Júlio César decide cercar os "bárbaros" com a civilização, construindo em torno deles edifícios a serem habitados por romanos. Vende a ideia como se anunciam hoje os refúgios em condomínios: segurança, conforto e contato com a natureza a "apenas três semanas do centro de Roma". Os gauleses decidem sabotar a construção oferecendo a poção energizante aos escravos operários, para que eles se rebelem. Pragmáticos, os trabalhadores, no entanto, usam a força extra adquirida para se inserirem naquela nova sociedade que se forma, exigindo moradia nos condomínio e salários – mas ganhando um pagamento exatamente igual ao que pagarão de aluguel aos romanos, eles, na prática, seguem sendo escravos, situação que ilustra o humor ácido e politizado impresso na série.
Vale destacar que Uderzo e Goscinny tinham como referências, além da acuidade com os fatos históricos do período retratado nas HQs, as turbulências que a França enfrentou com seu passado colonialista com os imigrantes que abrigou e a efervescência política e e comportamental que ganhou corpo no mundo na década de 1960.
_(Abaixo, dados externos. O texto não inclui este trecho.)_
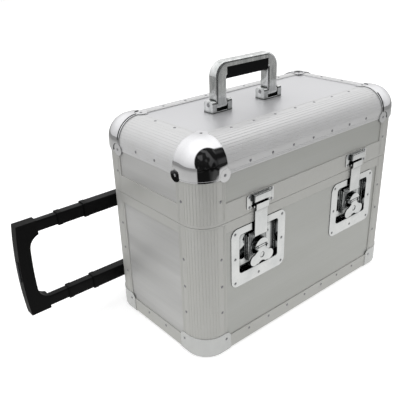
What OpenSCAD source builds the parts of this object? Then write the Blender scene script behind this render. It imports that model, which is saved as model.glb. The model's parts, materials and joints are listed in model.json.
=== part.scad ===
// Hard aluminium travel case for records, with a removable-style hinged lid, two twist latches,
// a folding carry handle, a three-stage trolley handle on the back and two corner wheels.
// The origin is the middle of the case's footprint, on the floor. The latches face -Y and
// the trolley handle pulls out along -X.

/* [Case] */
// Width of the case, left to right
case_w = 465; // [440:1:520]
// Depth of the case, front to back
case_d = 238; // [225:1:300]
// Height of the closed case, without its handle
case_h = 347.5; // [335:0.5:420]
// Height of the seam between base and lid
seam_z = 227; // [224:0.5:240]

/* [Walls and edge profiles] */
// Thickness of the laminated boards
board_t = 7; // [5:0.5:8]
// Wall thickness of the aluminium profiles
skin_t = 1.5; // [1:0.1:2]
// Outer radius of the rounded edge profiles
edge_r = 36.5; // [33:0.5:40]
// How far an edge profile reaches from the corner of the case
edge_reach = 48.5; // [46:0.5:52]
// How far an edge profile's inner flange runs along the board
inner_reach = 8; // [5:0.5:9]
// Radius of each ridge groove in an edge profile
groove_r = 0.35; // [0.25:0.05:0.5]
// Number of ridge grooves round the bend of an edge profile
groove_count = 11; // [5:1:15]
// Height of the bottom angle profiles
bottom_flange = 26; // [20:1:30]
// Thickness of the foam lining
lining_t = 3; // [2:0.5:5]

/* [Seam] */
// Gap between base and lid when the case is closed
seam_gap = 0.6; // [0.4:0.1:1]
// Height of the base's rim bead
base_bead = 2.5; // [2:0.1:3.5]
// Height of the tongue that stands in the lid's groove
tongue_h = 3; // [2:0.1:3.4]
// Thickness of the tongue
tongue_t = 2; // [1.5:0.1:2.2]
// Distance from the outside of the case to the tongue
tongue_in = 4.6; // [4.4:0.1:5]
// How far the base's rim flange reaches down the wall
base_flange = 16.5; // [10:0.5:17]
// How far the lid's rim flange reaches up the wall
lid_flange = 30; // [28:0.5:34]

/* [Corners] */
// Sheet thickness of the bottom corner caps
cap_t = 1.2; // [1:0.1:1.5]
// Height of the bottom corner caps
cap_h = 36; // [32:0.5:37]
// How far a bottom corner cap reaches along the walls
cap_reach = 55; // [52:0.5:58]
// Radius of the case's bottom edge
foot_r = 5.5; // [4:0.5:8]
// How far the ball corners stand proud of the case
ball_proud = 2.5; // [2:0.1:3.5]
// Sheet thickness of the ball corners at their rim
ball_t = 1.4; // [1:0.1:1.6]
// How far a ball corner runs along the case's edges past its dome
ball_run = 15.5; // [13.5:0.5:16]
// Width of the flat rim round a ball corner
ball_rim = 2; // [1:0.5:3]
// Radius of a ball corner's riveted tabs
tab_r = 10; // [8:0.5:11]
// Distance from the end of the bend to the middle of a tab
tab_out = 10.5; // [10:0.5:12]

/* [Rivets] */
// Spacing of the rivets along the long edges
rivet_pitch = 45.4; // [40:0.2:48]
// Number of rivets along a long edge
rivet_count = 7; // [3:2:7]
// Spacing of the two rivets along a short edge
short_pitch = 46.6; // [40:0.2:60]
// Distance of a rivet row from the corner of the case
rivet_inset = 39; // [38.5:0.1:41]
// Height of the rivet row along the bottom edges
low_row_z = 19.6; // [16:0.1:22]
// Height of the lowest rivet on the base's vertical edges
edge_rivet_z = 77.7; // [70:0.1:84]
// Spacing of the three rivets on the base's vertical edges
edge_rivet_pitch = 46.4; // [40:0.1:50]
// Distance of the rivets in the bottom caps from the corner of the case
cap_rivet_in = 45.5; // [43:0.5:47]
// Height of the rivets in the bottom caps
cap_rivet_z = 25; // [22:0.5:28]
// Radius of a rivet head
rivet_r = 2.3; // [1.8:0.1:2.4]
// Height of a rivet head
rivet_h = 0.9; // [0.6:0.1:1.1]

/* [Hinges] */
// Distance from the case's middle to each hinge
hinge_x = 115; // [90:1:150]
// Width of each hinge
hinge_w = 64; // [50:1:80]
// Height of each hinge leaf
leaf_h = 18; // [14:0.5:19]
// Thickness of each hinge leaf
leaf_t = 1.2; // [1:0.1:1.4]
// Radius of the hinge knuckles
knuckle_r = 3; // [2.8:0.1:3.2]
// Radius of the hinge pins
hinge_pin_r = 1.5; // [1.2:0.1:1.7]

/* [Latches] */
// Distance from the side of the case to the middle of each latch
latch_inset = 116.5; // [112:0.5:125]
// Width of a latch dish
dish_w = 116; // [112:0.5:120]
// Height of a latch dish
dish_h = 100; // [96:0.5:102]
// Height of the middle of a latch dish above the floor
dish_z = 159; // [157:0.5:159]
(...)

Por vias tortas, os romanos ameaçam romper a resistência gaulesa estimulando naquele ambiente pastoral, coletivo e solidário o despertar da ganância, da vaidade e do individualismo. Os aldeões passam a ver nos novos vizinhos uma forma de ganhar dinheiro fácil. Inflacionam os produtos que vendem e passam a brigar entre si na concorrência que se estabelece.
Depois de muitas tentativas para reproduzir no cinema – em animações e filmes com atores – o encanto e a verve libertária que Uderzo e Goscinny consagraram nos quadrinhos, Asterix e o Domínio dos Deuses finalmente alcança um ótimo resultado. Com a beleza de seus cenários e a fluidez dos traços alcançada pela computação gráfica, a produção honra os bravos gauleses de forma tão precisa que quase dá para sentir o cheiro e o gosto dos javalis devorados por Obelix.